Use of WEL seminar rooms varies

When administrators envisioned the West-Edens Link, they included plans for a new type of common space. The resulting seminar rooms, designed as areas for more focused academic use, are so far drawing mixed reaction from residents.

The rooms, equipped with large tables, whiteboards and bright lighting, are exclusive to the WEL and provide common space for academic endeavors within the dormitory. The rooms have been used primarily for individual or small-group studying, but students also hold house courses and organized group study sessions there on a limited basis.

The rooms were part of a greater emphasis on available common space for WEL residents, said Judith White, director of the Residential Program Review. She suggested that the seminar rooms were an improvement over similar spaces in other dorms on campus.

"There are rooms called study rooms in some of the old residence halls but they are considerably smaller than the minimum 400 square feet in the WEL," White said. A typical study room "is simply a room that is not being used as a bedroom and doesn't have any special lighting," she added.

Residents expressed mixed sentiments regarding their effectiveness as study rooms, though.

Some students valued the available workspace within the seminar rooms, noting that the whiteboards are beneficial to group studying. Others touted their convenient location within the WEL.

"It is much easier to go up a flight of stairs, as opposed to going to a building on the main quad," said sophomore WEL resident Ellen McGinnis.

Other residents said they find the seminar rooms less attractive for studying for a variety of reasons. Some students said, for example, that the rooms are not as comfortable as the commons rooms and are more isolating than the library.

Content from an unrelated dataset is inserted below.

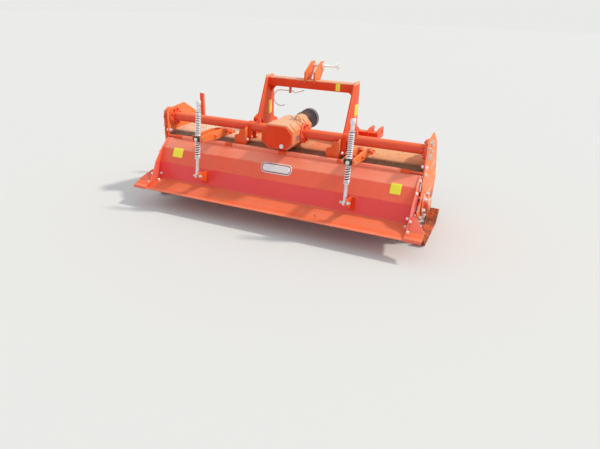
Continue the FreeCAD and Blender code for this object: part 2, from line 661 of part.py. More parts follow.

"I think that people would rather use the commons room to do work, assuming that the commons room is quiet," said senior Victor Mangona, who serves as a resident advisor in the WEL. "If somebody would rather have it be quiet they could go to a study room but because people don't use them that much, I feel like you'd feel kind of imprisoned."

Seminar rooms reflect an administrative imperative to make the WEL's facilities more available to all campus residents, White said, noting that the rooms were strategically placed near entrances. She added that in other residence halls, public social and study space can be difficult to find for a non-resident.

"Each of the seminar rooms is designed to be easily accessible from the obvious entrance to the building," White said. "We thought these would be attractive and obvious places for people to gather, easy to get in and out and to find."

Some study groups are beginning to use the seminar rooms for more organized study sessions. Mangona said both residents and non-residents showed interest in a recent chemistry study session that was held in building B.

"In the study session today, a lot of people knew about it in the WEL," Mangona said. "Their friends came along, too, because [the WEL] is central to everybody who lives on West."

While such sessions may become more popular in the seminar rooms, residents said they do not use the rooms regularly.

"There is usually either no one in there, or like one person," said sophomore WEL resident Daniel Thalhammer. "I have never seen it crowded. It is usually pretty empty."